Temperatures on Monday were in the mid-70s with lower humidity. I seized the day and baked my sourdough pan pizza with the usual toppings, including a red bell pepper from our garden
It's leftover lima beans, brown rice, and ham for us.
We had another great rainy morning and drizzly afternoon, so Sunday was opportune for baking, which was good, since we are out of bread. I baked three loaves of my Whole Wheat Oat Bran Bread, which came out fine. However, I realized as it was on the first rise that I had forgotten to incorporate the half cup of flax meal. It made no difference in the dough, which did not need additional flour. I will note when we cut it tomorrow if the omission affected the texture.
I also baked my Whole Wheat Sourdough Cheese Crackers on Sunday from dough that was resting in the refrigerator.
On Saturday, I baked another blueberry coffee cake, using the same recipe as I did on Wednesday. The recipe can easily be doubled, but blueberry items can go bad fast when it is hot, so two separate bakes in the week work best.
We have green tomatoes on the plant I bought from the farmers' market, but the other two (from Gurney's and initially stunted by the grow lights) have only just flowered. My husband is thinking ahead about how we might protect them in September and October if cold weather occurs then.
We are eating red bell peppers from the plant that was started in a pot a year before it was planted outside. The green bell peppers that were on it when it was dormant on the enclosed porch turned red in the garden, but they also had what looked like green bell pepper inside. One was almost completely full of a green bell pepper, so I cut it up and used it along with the red.

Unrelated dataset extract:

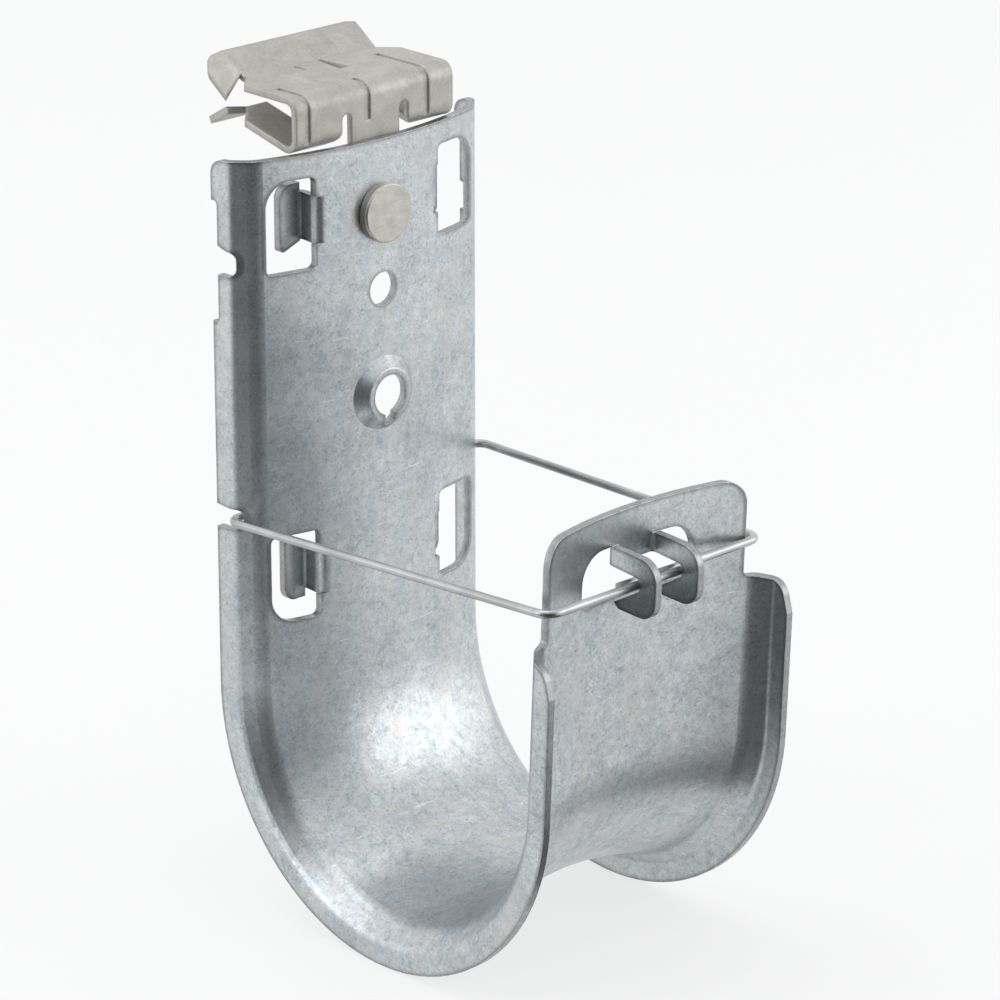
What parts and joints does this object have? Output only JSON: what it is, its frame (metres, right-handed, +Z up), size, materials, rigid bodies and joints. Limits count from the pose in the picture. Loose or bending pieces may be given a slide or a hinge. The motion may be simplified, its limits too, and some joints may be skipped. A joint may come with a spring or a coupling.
{
  "type": "J hook cable support with beam flange clip",
  "caption": "J-shaped formed strip hook that cradles a cable bundle, with a swinging wire retainer and a riveted spring clip that bites onto a beam flange.",
  "frame": {"origin": "midway between the tips of the upper and lower teeth of the flange clip's jaws, on the hook's plane of symmetry, where the beam flange is gripped", "axes": "+Z up along the back leg, -Y towards the cable side and the front leg, X along the cable run"},
  "size_m": [0.0526, 0.0849, 0.1291],
  "materials": {
    "galvanised_strip": "mottled matt galvanised",
    "bright_wire": "bright satin",
    "plated_spring_steel": "warm satin plated",
    "rivet_steel": "brushed"
  },
  "bodies": {
    "hook": {"j_hook": "galvanised_strip", "flange_clip": "plated_spring_steel", "rivet": "rivet_steel"},
    "retainer": {"wire_retainer": "bright_wire"}
  },
  "joints": [
    {"name": "retainer_swing", "type": "hinge", "parent": "hook", "child": "retainer", "pos_m": [0, -0.0105, -0.0603], "axis": [-1, 0, 0], "range_deg": [0, 75]}
  ]
}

My husband bought some honey nut squash from Gurney's. These are the small butternut squash. He planted those seeds. He then found some seed he had saved from some honey nuts we bought at the farmers' market and planted it. We have squash forming, but one of the Gurney's plants has produced two squashes with long necks that are definitely not honey nuts, and that vine is more aggressive. The other Gurney's seed and that from the farmers' market is producing fruit as expected.